When I took over an Under 9s team a few seasons back, I had a boy who had been moved from one side in the club to another. He left the game almost immediately. He wasn't a bad footballer — his version of football had just stopped making sense to him.

What I've seen over and over is a little uncomfortable. Being the best in the room stops being useful to a young player faster than anyone realises. Progress slows, patterns get stuck, and real challenge disappears.

The child who has to fight for the ball now is doing something their old self never had to. They're not just adjusting to better players — they're adjusting to a new version of themselves.

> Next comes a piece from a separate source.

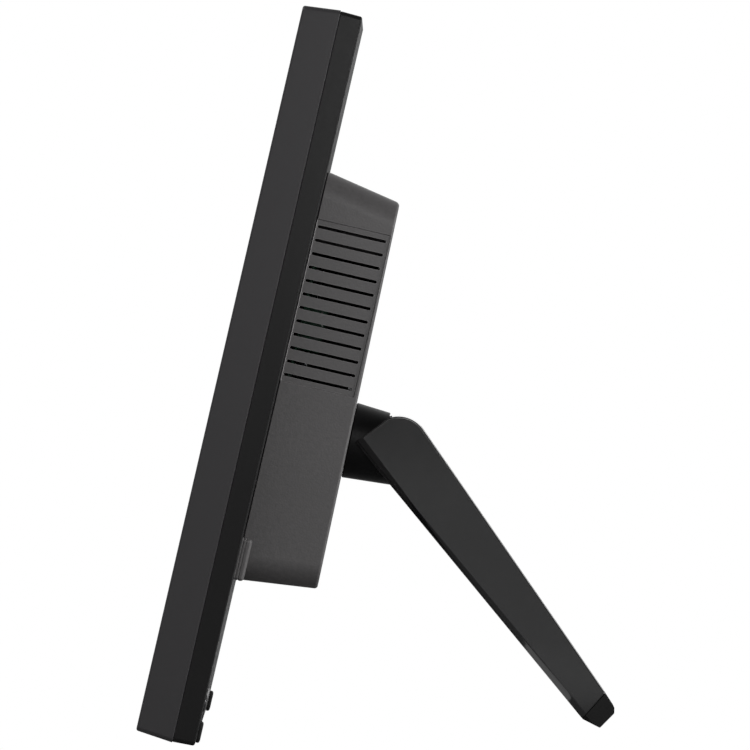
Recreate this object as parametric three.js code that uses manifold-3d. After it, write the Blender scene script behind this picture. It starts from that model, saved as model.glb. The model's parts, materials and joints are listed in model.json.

The risk isn't that your child struggles for a few weeks. The risk is that they quietly decide the game is no longer theirs. A child who learns to keep playing when they're not the best learns something a star player never does — how to stay in it when it's hard.

The Takeaway

Mindset Shift: The end of "best" is not the end of anything worth having. It's usually the beginning of your child actually learning the game.

This Week: Next time they mention a teammate who was better than them, instead of rushing to reassure, ask what that teammate did that they liked watching. Turn the comparison into curiosity — it's the quickest way to keep them in the game.